Datalevin maybe the fastest option, but it is still too slow for large scale data and complex queries.

richiardiandrea16:02:06

At Cohesic we use xtdb for part of this use case, using valid time to correlate multiple records(entities) between each other. Unfortunately XTDB does not allow "patching" an entity, only transact it as a whole, but with transaction functions you have pretty good control of what goes in and then you have got history for all the records. Correlating and augmenting histories is a bit of a challenge at the moment but the XTDB team is working on it 🙂 What we do is to pull all the record histories we need and merge them in memory

Marius07:02:52

That’s very useful, thank you! I had a look at XTDB before, but somewhat missed the interesting part about time travel (https://docs.xtdb.com/language-reference/datalog-queries/#valid-time-travel). It seems to do what I need, with only exception: Querying all timestamps on which only a certain field in the map has changed seems not possible yet. I guess I could track all fields individually, but that would be too much effort.

richiardiandrea16:02:51

@U02G3DBJ2SY yeah there are some limitation around that use case, you would probably still end up diffing previous and current state, but with the history at your disposal that's an easy one.

jmayaalv13:02:44

any specific reason why do you want to use blobs instead of jsonb? json support in postgres is fantastic.

Marius14:02:02

I agree.

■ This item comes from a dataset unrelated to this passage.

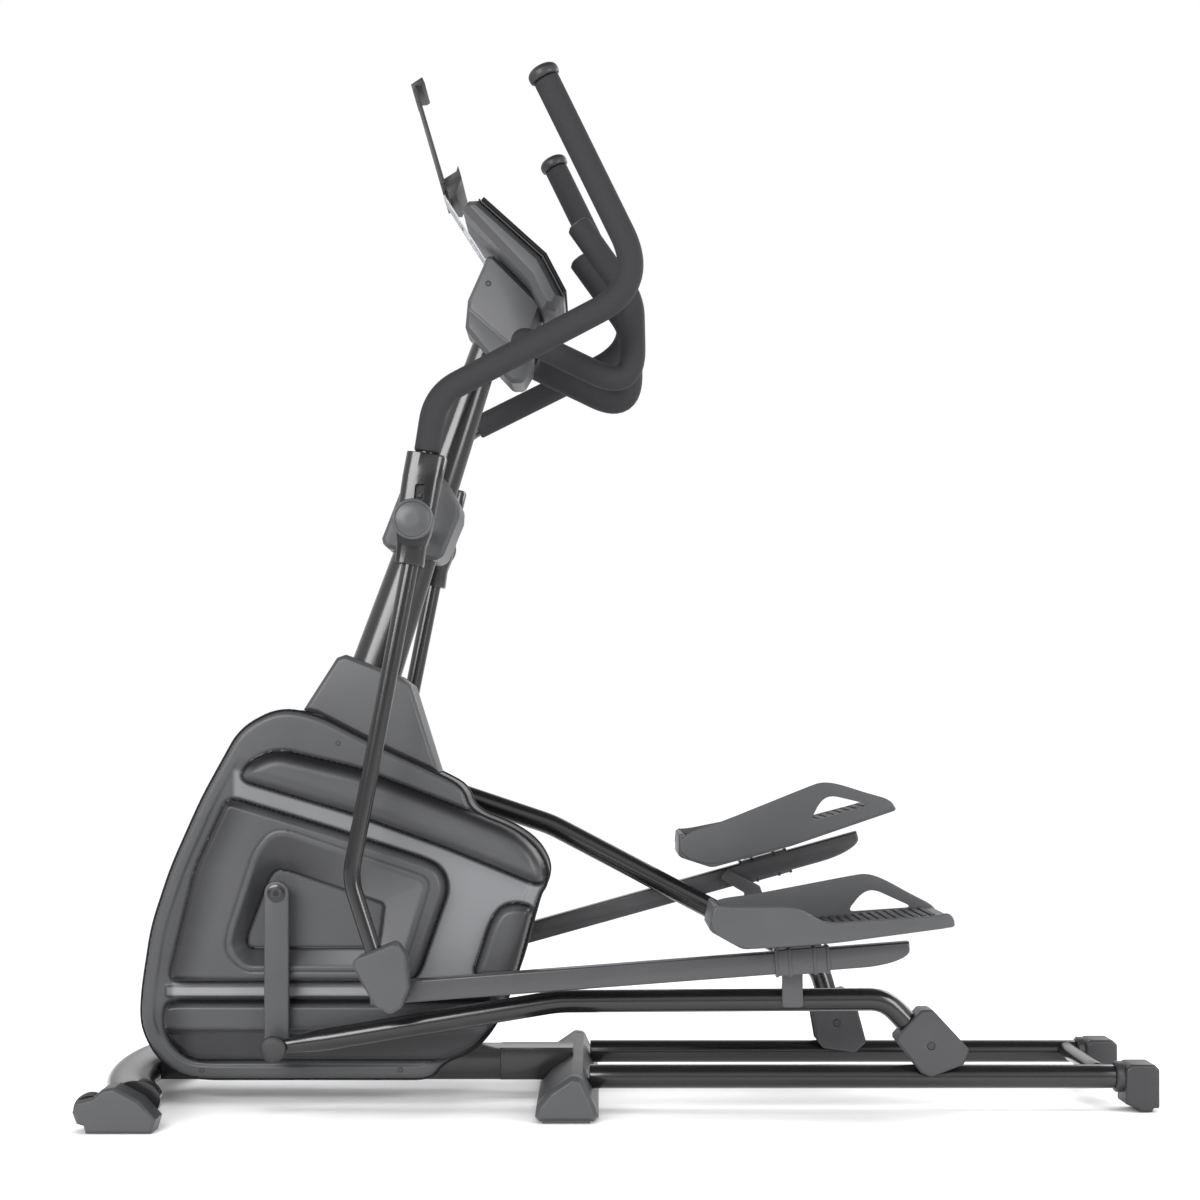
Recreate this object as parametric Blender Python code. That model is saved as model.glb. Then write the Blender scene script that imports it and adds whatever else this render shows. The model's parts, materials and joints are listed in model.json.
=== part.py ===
"""Front-drive elliptical trainer: frame, drive, linkage, handlebars and console, in metres.

+X points to the rear (the user's end), -Y is the user's left, +Z is up.
Side-view points are (X, Z). Angles turn anticlockwise in the view along +Y.
"""

import math

import bmesh
import bpy
from mathutils import Vector

# ---------------------------------------------------------------- driving dimensions
GAP = 0.0003  # between two pieces that touch
CENTRING = 0.0027  # moves the whole machine so that its middle is over the origin
CRANK_AXIS = (-0.536, 0.327)
CRANK_RADIUS = 0.232
SWING_AXIS = (-0.318, 0.883)
ROLLER_HEIGHT = 0.100
BAR_LENGTH = 0.990  # crank pin to roller axle
PEDAL_PIVOT = (-0.25834524, 0.1278064)  # on the roller bar, from the roller axle
PEDAL_BAR_LENGTH = 0.553634  # pivot to the swing arm's lower end
FLYWHEEL_AXIS = (-0.285, 0.235)
BRAKE_AXIS = (-0.3846, 0.2925)
WHEEL_AXIS = (-0.773, 0.0305)

# rest pose of each side: roller X, then bar, pedal bar and swing arm angles in degrees
SIDES = {
    "left": {"y": -1, "crank": 0.0, "roller": 0.454, "bar": 0.2894, "pedal": 4.4027, "swing": 0.0},
    "right": {"y": 1, "crank": 180.0, "roller": 0.3412, "bar": -27.622, "pedal": 15.5842,
              "swing": -0.3904},
}
LEFT = SIDES["left"]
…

The problem I encountered is that serializing Clojure objects to JSON is not lossless. In particular the diffs from Editscript are vectors containing keywords, and those get lost after a roundtrip (e.g. :foo becomes "foo"). That is why I thought using text fields and pr-str / read-string is much easier. But that’s probably something to reconsider.

Huahai18:02:33

Obviously, if you have a Clojure code base, JSON is not as convenient as EDN everything. That’s one of the reasons for me to develop Datalevin: to replace Postgres and Datomic. We are not using the time travel feature of Datomic anyway.